When A Rake’s Progress first opened, Colbert says she was making anywhere from $3,500 to $4,000 per month, including commission. When she left, she was making around $2,800 per month, including commision.

Colbert says when she put in her notice, the general manager of The LINE Hotel at the time, Crawford Sherman, offered to write her a letter of recommendation. Sherman and the HR department of The LINE Hotel were aware of Colbert’s issues with A Rake’s Progress but, according to Colbert, chose not to intervene. Sherman did not respond to requests for comment. 

A Rake’s Progress formally vacated The LINE Hotel in June of 2020, a few weeks after a Minneapolis police officer killed George Floyd. When the outrage over Floyd’s killing led to public uprisings, Foodshed sent out an email to current employees on behalf of Gjerde and Polyoka, which City Paper obtained.

“Here in Baltimore, we are taking the week to examine our lives and our engagement in a system that oppresses and harms so many,” it reads. “We don’t have the same presence in D.C., but we will be using what resources we have to support the Black Lives Matter DC chapter and the NAACP Legal Defense Fund.” Gjerde confirms in an email that the restaurant group made $1,000 donations to the NAACP Legal Defense Fund and Black Lives Matter DC, and distributed personal protective equipment and water around Baltimore. 

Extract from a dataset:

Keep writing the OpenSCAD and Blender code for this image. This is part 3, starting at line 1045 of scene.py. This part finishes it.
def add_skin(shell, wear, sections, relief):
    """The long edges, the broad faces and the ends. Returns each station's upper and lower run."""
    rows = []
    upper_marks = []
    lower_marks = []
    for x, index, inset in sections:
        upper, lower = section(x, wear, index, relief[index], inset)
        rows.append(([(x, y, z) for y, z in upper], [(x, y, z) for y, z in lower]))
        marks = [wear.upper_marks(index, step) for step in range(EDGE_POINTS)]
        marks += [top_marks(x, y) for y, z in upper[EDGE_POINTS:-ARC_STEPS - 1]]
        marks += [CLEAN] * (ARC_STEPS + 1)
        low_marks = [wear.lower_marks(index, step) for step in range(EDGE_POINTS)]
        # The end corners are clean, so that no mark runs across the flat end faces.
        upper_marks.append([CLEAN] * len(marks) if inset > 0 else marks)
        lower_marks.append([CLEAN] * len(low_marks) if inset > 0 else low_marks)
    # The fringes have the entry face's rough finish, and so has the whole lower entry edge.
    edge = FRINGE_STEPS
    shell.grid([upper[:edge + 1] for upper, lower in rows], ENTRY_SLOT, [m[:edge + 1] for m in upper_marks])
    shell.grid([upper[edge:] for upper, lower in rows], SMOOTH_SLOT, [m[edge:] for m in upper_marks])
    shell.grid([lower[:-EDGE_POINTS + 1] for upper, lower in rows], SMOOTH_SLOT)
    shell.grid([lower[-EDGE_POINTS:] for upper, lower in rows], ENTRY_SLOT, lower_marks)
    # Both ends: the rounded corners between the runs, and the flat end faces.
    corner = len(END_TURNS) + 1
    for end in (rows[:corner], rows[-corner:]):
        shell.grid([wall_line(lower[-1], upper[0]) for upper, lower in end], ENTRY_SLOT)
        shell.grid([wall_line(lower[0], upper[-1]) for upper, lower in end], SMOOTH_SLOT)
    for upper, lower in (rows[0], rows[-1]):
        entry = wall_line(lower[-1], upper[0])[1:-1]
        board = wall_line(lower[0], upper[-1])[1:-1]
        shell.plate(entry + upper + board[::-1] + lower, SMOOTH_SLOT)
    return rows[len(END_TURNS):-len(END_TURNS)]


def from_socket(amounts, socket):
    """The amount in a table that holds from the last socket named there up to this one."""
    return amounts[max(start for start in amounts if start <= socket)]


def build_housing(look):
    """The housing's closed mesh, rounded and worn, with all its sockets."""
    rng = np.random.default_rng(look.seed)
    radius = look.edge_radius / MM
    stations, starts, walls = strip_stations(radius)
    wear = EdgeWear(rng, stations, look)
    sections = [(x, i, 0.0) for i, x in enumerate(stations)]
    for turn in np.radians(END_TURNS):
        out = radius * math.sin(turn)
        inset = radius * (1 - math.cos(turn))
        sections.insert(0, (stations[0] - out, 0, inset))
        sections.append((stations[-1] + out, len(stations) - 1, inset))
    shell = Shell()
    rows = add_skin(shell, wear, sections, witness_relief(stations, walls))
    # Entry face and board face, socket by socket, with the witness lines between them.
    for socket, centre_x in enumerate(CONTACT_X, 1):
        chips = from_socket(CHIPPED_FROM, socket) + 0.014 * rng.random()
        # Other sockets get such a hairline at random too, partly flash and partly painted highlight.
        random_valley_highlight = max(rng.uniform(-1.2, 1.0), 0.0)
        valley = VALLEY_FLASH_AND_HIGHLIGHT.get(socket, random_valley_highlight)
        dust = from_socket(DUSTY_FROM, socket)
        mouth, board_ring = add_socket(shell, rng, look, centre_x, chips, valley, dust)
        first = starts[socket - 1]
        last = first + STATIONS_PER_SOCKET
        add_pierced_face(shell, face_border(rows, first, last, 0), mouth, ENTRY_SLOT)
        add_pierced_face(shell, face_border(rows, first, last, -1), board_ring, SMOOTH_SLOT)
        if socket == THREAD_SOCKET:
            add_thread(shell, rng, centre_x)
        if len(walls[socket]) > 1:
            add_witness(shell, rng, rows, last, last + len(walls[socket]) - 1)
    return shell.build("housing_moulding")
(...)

Another employee who worked at A Rake’s Progress prior to its closure and asked to remain anonymous says, “The team at A Rake’s Progress was already engaged in an internal strategy to recognize and approach some of these very important topics before the broad stream awareness and uprising began nationally this spring.”

Past employees who quit or were fired feel differently, including Davis. “A lot of organizations pay lip service to the idea of diversity, but when it comes to actually showing up, they don’t,” he says. “We are not unique in this suffering,” Colbert says. “Spike, Corey, Hannah, Ashley, and Andrew get to continue on with their good reputations while people that they mistreated [or] fired have a stain on their record.”

This story has been updated to reflect that Max Davis advanced from bartender to bar manager, not bar manager to beverage director.